January 13 and 14, 2017
A printing company winning an “evil corporation award” last year is venting its anger on a labor union.

At the end of last year, Printpac Corporation, a Kyoto-based printing company, received the award of the “Most Evil Corporation of the Year” in the printing sector by getting “credit” for its excessively long working hours and wage discrimination against union officials. Enraged by this, the firm on January 11 ordered the union leader to appear for a meeting in the executive room.

The order said that the winning of the award has “ruined the company’s reputation” and “adversely affected business performance”. It accused the branch leader by saying, “We suspect that you worked on the selection committee to give the prize to our company.”

On January 12, the local and the Kyoto prefectural chapter of the General Federation of Japan Printing and Publishing Workers’ Unions (Zen’in-soren) lodged a written protest with the company.

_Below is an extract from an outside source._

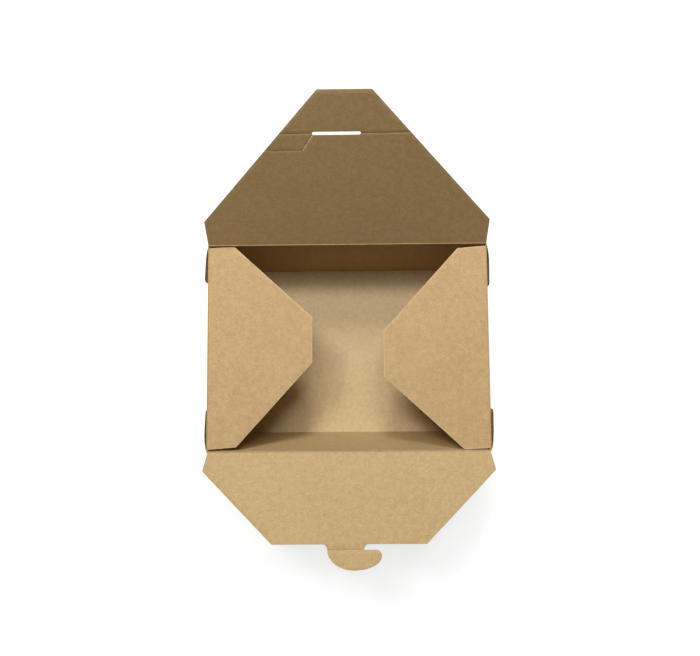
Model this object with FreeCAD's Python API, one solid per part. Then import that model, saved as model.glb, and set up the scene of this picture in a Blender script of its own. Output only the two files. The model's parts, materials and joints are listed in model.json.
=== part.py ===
import FreeCAD, Part
import math
import os

os.makedirs("parts", exist_ok=True)

V = FreeCAD.Vector
X_AXIS = V(1, 0, 0)
Y_AXIS = V(0, 1, 0)
Z_AXIS = V(0, 0, 1)
ORIGIN = V(0, 0, 0)

# A takeaway box folded from one sheet of kraft board, open on a table.
# Lengths are in millimetres and angles in degrees. X runs along the box's
# length, Y to the back, Z up, and the origin is the centre of the underside.

# The sheet and its creases
BOARD = 0.45
BEAD_R = BOARD
HINGE_GAP = 0.05
STACK_GAP = 0.15
CORNER_R = 1.6
SCORE_WIDTH = 0.5
SCORE_DEPTH = 0.12

# The tray, outside sizes at the rim and at the base
RIM_W = 215.9
RIM_D = 158.75
BASE_W = 196.85
BASE_D = 139.7
TRAY_H = 63.5
FOLD_R = 0.6

# The ears: at each corner the web is folded double against the end wall
EAR_DROP = 1.8
EAR_LAYER_GAP = 0.1
EAR_GLUE_SINK = 0.1
EAR_TIP_CUT = 2.0
EAR_ROOT = 1.5
EAR_FOLD_LAND = 0.6
EAR_ROUND = 3.0
EAR_END_LEAN = 3.0
EAR_RUN = {"back_left": 27.0, "back_right": 31.5, "front_left": 31.0, "front_right": 30.0}
EAR_SPRING = {"back_left": 2.3, "back_right": 1.7, "front_left": 0.9, "front_right": 2.1}

# The back flap, with the slot that the front flap's hook goes through
BACK_RAISED = 42.0
BACK_ROOT_INSET = 0.2
BACK_FLARE = 0.1
BACK_FLARE_AT = 20.7
BACK_BEYOND_SLOT = 30.0
BACK_TIP_W = 37.2
SLOT_H = 2.2
SLOT_LEFT_ROOM = 6.8
SLOT_RIGHT_ROOM = 0.4
LOCK_SLACK = 0.3
TEAR_W = 0.15
TEAR_RUN = 8.4
TEAR_DROP = 12.5

# The front flap and its hook
FRONT_RAISED = 10.0
FRONT_ROOT_INSET = 0.9
FRONT_FLARE = 2.5
FRONT_FLARE_AT = 14.2
FRONT_REACH = 66.9
FRONT_EDGE_W = 113.7
NECK_LENGTH = 3.8
NECK_LEFT = -16.1
NECK_W = 26.6
NECK_FILLET = 3.4
NECK_LEAN = 0.5
NOTCH_LEAN = 2.1
NOTCH_R = 0.5
HOOK_OVERHANG = 13.3
HOOK_NOSE_R = 4.2
HOOK_BOTTOM = 19.8
HOOK_DEPTH = 14.3

# The side flaps, alike and turned half a turn from each other
SIDE_ROOT_INSET = 1.3
SIDE_EDGE_CLEAR = 0.35
SIDE_SHORT_INSET = 3.1
SIDE_FLARE_LONG = 19.9
SIDE_FLARE_SHORT = 22.2
SIDE_REACH = 80.4
SIDE_TIP_LONG = 23.0
SIDE_TIP_SHORT = 11.9

# Tapers of the walls and places of the four hinge lines
TAPER_X = math.atan2((RIM_W - BASE_W) / 2, TRAY_H)
TAPER_Y = math.atan2((RIM_D - BASE_D) / 2, TRAY_H)
WALL_X = BOARD / math.cos(TAPER_X)
WALL_Y = BOARD / math.cos(TAPER_Y)


def half_w(z):
    """Half the outside width of the tray at a height."""
    return BASE_W / 2 + z * math.tan(TAPER_X)


def half_d(z):
    """Half the outside depth of the tray at a height."""
    return BASE_D / 2 + z * math.tan(TAPER_Y)


# The closed flaps lie on each other, so each hinge line is a little higher
SIDE_Z = TRAY_H
FRONT_Z = SIDE_Z + BEAD_R + STACK_GAP + BOARD / 2
BACK_Z = FRONT_Z + BOARD + STACK_GAP
SIDE_HINGE_X = half_w(SIDE_Z) - WALL_X / 2
FRONT_HINGE_Y = half_d(FRONT_Z) - WALL_Y / 2
BACK_HINGE_Y = half_d(BACK_Z) - WALL_Y / 2
NECK_AT = FRONT_REACH + NECK_LENGTH
NECK_RIGHT = NECK_LEFT + NECK_W
SLOT_AT = FRONT_HINGE_Y + BACK_HINGE_Y - NECK_AT + LOCK_SLACK


def frustum(z_low, z_high, inset_x, inset_y):
    """A tapered block between two heights, inset from the tray's outside."""
    rings = []
    for z in (z_low, z_high):
        x = half_w(z) - inset_x
        y = half_d(z) - inset_y
        corners = [V(-x, -y, z), V(x, -y, z), V(x, y, z), V(-x, y, z)]
        rings.append(Part.makePolygon(corners + corners[:1]))
    return Part.makeLoft(rings, True, True)


def across_x(z_low, z_high, inset_y):
    """A block the whole width of the box, with the slope of the front and back walls."""
    low = half_d(z_low) - inset_y
    high = half_d(z_high) - inset_y
    x = -RIM_W
    corners = [V(x, -low, z_low), V(x, low, z_low), V(x, high, z_high), V(x, -high, z_high)]
    return Part.Face(Part.makePolygon(corners + corners[:1])).extrude(X_AXIS * 2 * RIM_W)


def rounded_path(corners):
    """Edges along a list of (x, y, radius), with the inner corners rounded."""
    points = [V(x, y, 0) for x, y, r in corners]
    edges = []
    start = points[0]
    for i in range(1, len(points) - 1):
        here = points[i]
        back = (points[i - 1] - here).normalize()
        ahead = (points[i + 1] - here).normalize()
        half_angle = back.getAngle(ahead) / 2
        radius = corners[i][2]
        if radius == 0:
            edges.append(Part.makeLine(start, here))
            start = here
            continue
        along = radius / math.tan(half_angle)
        to_centre = (back + ahead).normalize()
        first = here + back * along
        last = here + ahead * along
        middle = here + to_centre * (radius / math.sin(half_angle) - radius)
        edges.append(Part.makeLine(start, first))
        edges.append(Part.Arc(first, middle, last).toShape())
        start = last
    edges.append(Part.makeLine(start, points[-1]))
    return edges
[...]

The protest notice points out that “the summoning of the union leader on groundless suspicion is a threat to the union and constitutes an unfair labor practice.”

The firm makes employees work 12 hours in a row under a two-shift system. No matter how many hours of overtime they work, workers only receive a tiny fixed amount of overtime pay. To improve such poor working conditions, the union local has led a campaign demanding shorter working hours and full payment for overtime work. As a warning to other employees, the management de facto stopped raising wages for two union officials, including the branch leader. In July 2016, in response to the union complaint, the Kyoto Labor Relations Commission recognized the wage discrimination against the two workers as an unfair labor practice.

***

On January 13, the day Akahata reported this event, Printpac canceled its order and announced that it will neither have a personal interview with the branch leader nor give him punishment.

The company added that it has confirmed that the union was not involved in the firm’s receipt of the disgraceful award.

Past related article:
> Workers at major online printing company form union local [March 2, 2014]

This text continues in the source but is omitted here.